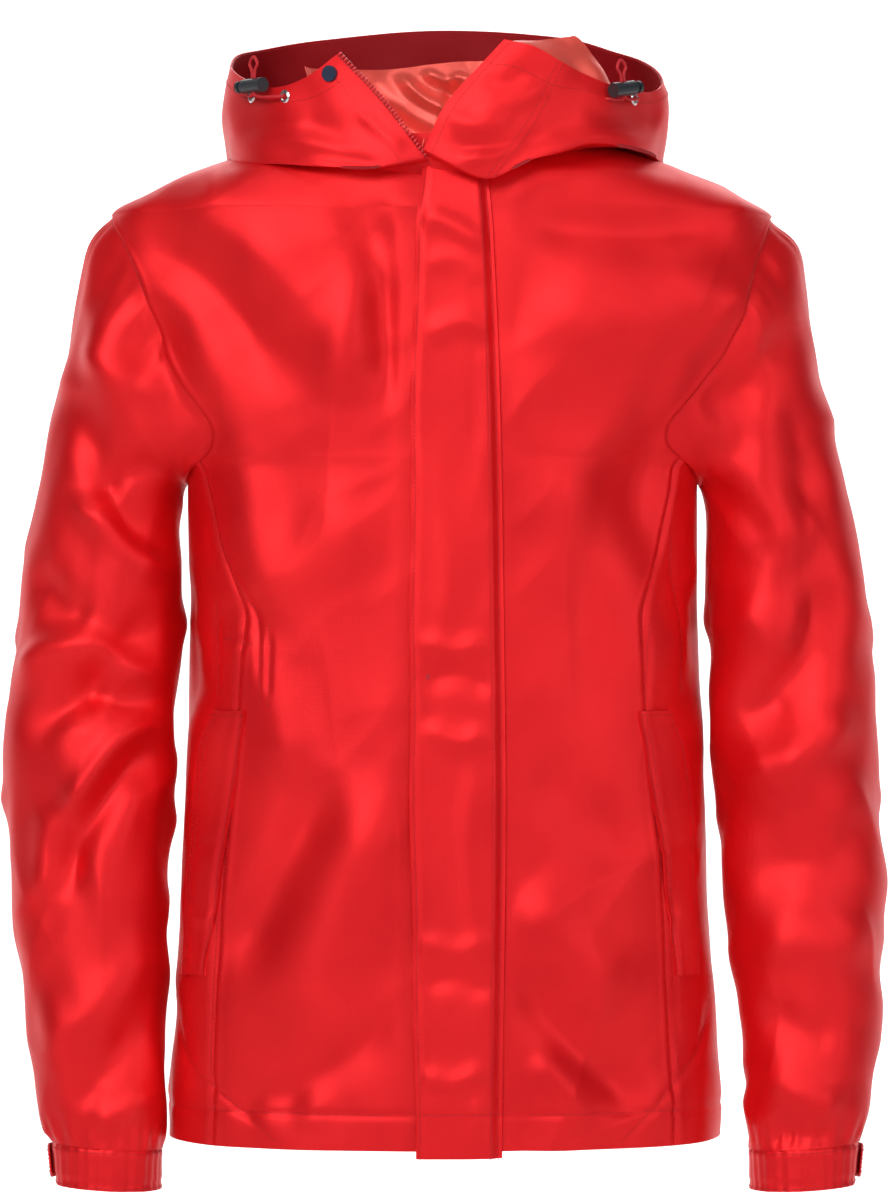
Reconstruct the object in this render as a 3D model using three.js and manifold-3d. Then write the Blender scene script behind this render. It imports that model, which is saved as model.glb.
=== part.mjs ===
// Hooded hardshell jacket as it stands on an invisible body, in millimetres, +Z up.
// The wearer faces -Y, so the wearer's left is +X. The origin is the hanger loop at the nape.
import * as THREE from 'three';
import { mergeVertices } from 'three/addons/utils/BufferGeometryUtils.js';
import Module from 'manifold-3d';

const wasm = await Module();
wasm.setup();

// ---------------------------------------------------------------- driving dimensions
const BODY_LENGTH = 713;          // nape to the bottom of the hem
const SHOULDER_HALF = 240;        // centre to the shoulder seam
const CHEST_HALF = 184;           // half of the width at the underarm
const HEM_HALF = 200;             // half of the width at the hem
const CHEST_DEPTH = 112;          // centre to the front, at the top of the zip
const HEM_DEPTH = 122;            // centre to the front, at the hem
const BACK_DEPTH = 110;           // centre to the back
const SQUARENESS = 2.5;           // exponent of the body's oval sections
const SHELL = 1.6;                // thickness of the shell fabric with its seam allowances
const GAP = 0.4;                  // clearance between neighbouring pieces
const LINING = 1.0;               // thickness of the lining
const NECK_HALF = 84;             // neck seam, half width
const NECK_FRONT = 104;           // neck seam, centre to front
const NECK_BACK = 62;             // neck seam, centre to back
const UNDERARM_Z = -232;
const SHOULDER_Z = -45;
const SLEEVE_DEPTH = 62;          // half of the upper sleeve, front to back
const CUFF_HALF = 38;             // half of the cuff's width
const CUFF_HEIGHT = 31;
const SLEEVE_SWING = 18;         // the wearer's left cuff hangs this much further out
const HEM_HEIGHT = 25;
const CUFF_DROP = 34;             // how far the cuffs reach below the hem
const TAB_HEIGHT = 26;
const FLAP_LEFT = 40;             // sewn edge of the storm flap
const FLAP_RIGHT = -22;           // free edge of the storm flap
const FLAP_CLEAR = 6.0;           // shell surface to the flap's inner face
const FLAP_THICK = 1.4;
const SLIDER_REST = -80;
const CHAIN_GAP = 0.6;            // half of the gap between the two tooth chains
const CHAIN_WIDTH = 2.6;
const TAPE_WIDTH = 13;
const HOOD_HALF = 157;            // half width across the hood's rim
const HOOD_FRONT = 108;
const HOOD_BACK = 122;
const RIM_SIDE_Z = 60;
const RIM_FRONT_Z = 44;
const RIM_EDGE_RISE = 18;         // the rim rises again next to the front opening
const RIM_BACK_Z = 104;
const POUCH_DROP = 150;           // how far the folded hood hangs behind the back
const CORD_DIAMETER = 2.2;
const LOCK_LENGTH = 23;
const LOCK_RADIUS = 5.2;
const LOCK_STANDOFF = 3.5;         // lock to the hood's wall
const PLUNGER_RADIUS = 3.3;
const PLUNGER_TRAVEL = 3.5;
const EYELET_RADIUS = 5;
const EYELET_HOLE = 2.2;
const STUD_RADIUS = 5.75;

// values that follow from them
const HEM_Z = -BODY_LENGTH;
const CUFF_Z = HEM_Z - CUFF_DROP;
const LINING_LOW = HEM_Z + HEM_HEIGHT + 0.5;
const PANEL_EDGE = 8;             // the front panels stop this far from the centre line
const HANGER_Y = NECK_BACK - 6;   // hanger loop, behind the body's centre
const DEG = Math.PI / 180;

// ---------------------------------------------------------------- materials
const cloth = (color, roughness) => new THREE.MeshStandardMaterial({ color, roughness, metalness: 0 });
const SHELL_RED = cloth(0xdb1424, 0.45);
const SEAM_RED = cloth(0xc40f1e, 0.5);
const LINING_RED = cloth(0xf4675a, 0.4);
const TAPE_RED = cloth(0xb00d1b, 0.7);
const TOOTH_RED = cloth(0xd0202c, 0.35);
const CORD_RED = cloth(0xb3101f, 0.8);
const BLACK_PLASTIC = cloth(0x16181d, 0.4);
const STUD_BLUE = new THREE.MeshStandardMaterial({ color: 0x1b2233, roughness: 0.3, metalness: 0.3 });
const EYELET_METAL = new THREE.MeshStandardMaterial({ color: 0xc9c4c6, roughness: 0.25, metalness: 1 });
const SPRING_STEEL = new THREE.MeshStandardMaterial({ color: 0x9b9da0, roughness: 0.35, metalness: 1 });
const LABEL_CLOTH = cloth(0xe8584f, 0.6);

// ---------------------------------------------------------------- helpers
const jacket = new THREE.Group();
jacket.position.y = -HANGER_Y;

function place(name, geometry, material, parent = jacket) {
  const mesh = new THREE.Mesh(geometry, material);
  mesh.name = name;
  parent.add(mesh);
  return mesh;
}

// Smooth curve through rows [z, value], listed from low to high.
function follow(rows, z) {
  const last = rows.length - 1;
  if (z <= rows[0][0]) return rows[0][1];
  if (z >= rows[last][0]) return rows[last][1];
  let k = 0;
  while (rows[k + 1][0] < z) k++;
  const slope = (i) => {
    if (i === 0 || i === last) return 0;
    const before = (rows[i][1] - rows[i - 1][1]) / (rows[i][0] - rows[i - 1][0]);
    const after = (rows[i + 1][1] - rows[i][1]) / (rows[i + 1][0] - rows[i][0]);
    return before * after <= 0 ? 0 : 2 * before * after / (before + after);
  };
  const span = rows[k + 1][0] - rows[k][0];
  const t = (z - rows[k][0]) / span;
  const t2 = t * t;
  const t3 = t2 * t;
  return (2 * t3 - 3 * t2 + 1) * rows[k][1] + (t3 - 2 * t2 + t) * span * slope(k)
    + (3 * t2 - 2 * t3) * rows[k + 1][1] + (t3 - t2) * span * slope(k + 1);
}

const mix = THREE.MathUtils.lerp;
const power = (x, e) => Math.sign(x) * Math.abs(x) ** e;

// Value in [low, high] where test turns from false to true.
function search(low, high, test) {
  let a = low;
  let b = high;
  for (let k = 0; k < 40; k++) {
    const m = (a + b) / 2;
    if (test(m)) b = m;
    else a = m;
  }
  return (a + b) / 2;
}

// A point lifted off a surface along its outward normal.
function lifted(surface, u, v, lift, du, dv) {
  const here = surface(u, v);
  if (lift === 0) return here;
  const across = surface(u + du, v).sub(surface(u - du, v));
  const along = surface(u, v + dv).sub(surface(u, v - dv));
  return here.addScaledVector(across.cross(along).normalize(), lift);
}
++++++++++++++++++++
● **Set task**: Exactly as they appear, please write out the lines from the opening of the listing above down to the line containing "wasm.setup();", with both end lines included.

● **Worked solution**:
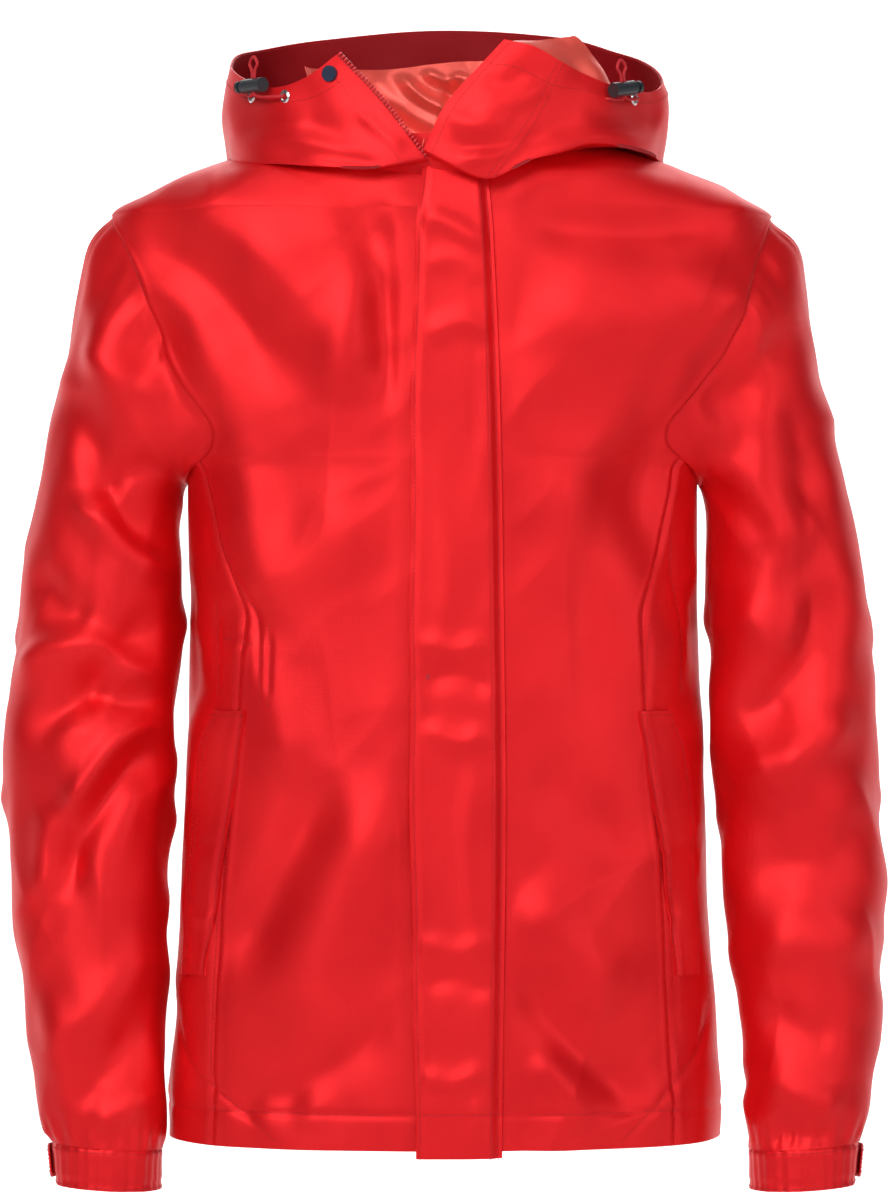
Reconstruct the object in this render as a 3D model using three.js and manifold-3d. Then write the Blender scene script behind this render. It imports that model, which is saved as model.glb.
=== part.mjs ===
// Hooded hardshell jacket as it stands on an invisible body, in millimetres, +Z up.
// The wearer faces -Y, so the wearer's left is +X. The origin is the hanger loop at the nape.
import * as THREE from 'three';
import { mergeVertices } from 'three/addons/utils/BufferGeometryUtils.js';
import Module from 'manifold-3d';

const wasm = await Module();
wasm.setup();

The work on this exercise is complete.